To find out whether or not the GPU will fit in the hardware you selected, first take a look at the GPU specifications. If you’re planning on implementing vGPU functionality, you will be looking at NVIDIA GRID cards. The NVIDIA GRID K1 and K2 cards have the following specifications and dimensions in regards to PCI:
About 3/4-length (10.5 in.)
Full height (4.4 in.)
Looking at the Cisco UCS C240 M3 specifications, you can see that it contains 5 PCIe slots (numbers 2, 3and 10 on the image):
Cisco C240 M3 Back
However, this does not mean this server can be installed with 5 NVIDIA GRID GPU’s. The dimensions of the GRID boards are dual-slot and full-height, meaning that for example slot PCIe 4 can’t be used, since this is half-height and half-length. Besides the dimensions, PCIe 4 is a x8 slot, while the GRID board needs x16. The available slots for the GRID board are PCIe 5 and PCIe 2. PCIe 1 can’t be used, since the GRID board is dual-slot (meaning the board would not fit), PCIe 3 is half-length, while a GRID board needs about 3/4 length at least. (check the spec sheet for full info)

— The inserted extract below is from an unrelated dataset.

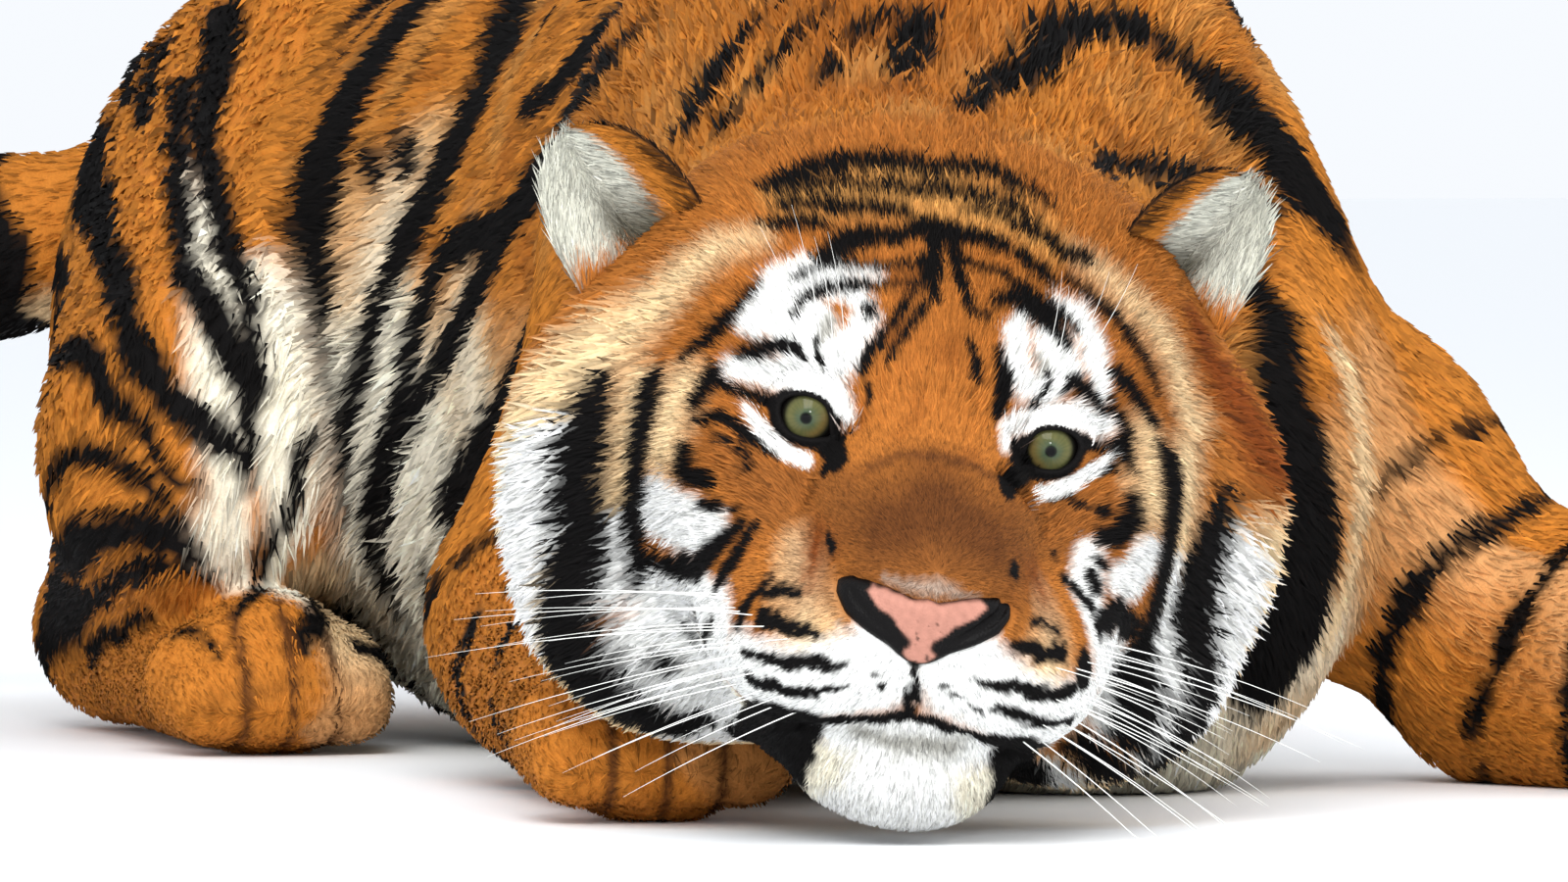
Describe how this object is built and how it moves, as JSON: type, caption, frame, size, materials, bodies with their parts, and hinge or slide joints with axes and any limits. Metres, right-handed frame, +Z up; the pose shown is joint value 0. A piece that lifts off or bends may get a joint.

Now if you think “Great! Hook me up with a couple of these C240’s and throw in 2 GRID K2’s and I’m good to go”, you’re right. But… there’s one caveat. What if you would like a Cisco VIC 1285 card installed? Here’s the catch… You can’t install 2 GRID (K1 or K2) in this server AND a Cisco VIC. So you would need to figure out what the best configuration is for you.
This rack server has a total of 6 PCIe slots. If you’ve checked the GPU hardware compatibility list, you will have noticed that the list does not contain the C260. Reason is pretty simple, it has only one standard-profile PCIe slot, which can’t fit the GRID board, since it doesn’t have room for dual-slot cards (besides, it is only half-length).
This is a 4-unit rack server. It contains a whopping 10 PCIe slots! So… If the GRID boards are dual-slot, I could install 5 boards right? Unfortunately, wrong, since only 3 of those PCIe slots are x16. This server allows only 2 GRID boards (in PCIe slots 7 and 2, check the specs). Again… there’s a caveat. It will only allow 2 GRID boards if you install all 4 CPU’s in this server. (the riser card for PCIe slot 2 is controlled by CPU 1, PCIe slot 7 is controlled by CPU 3)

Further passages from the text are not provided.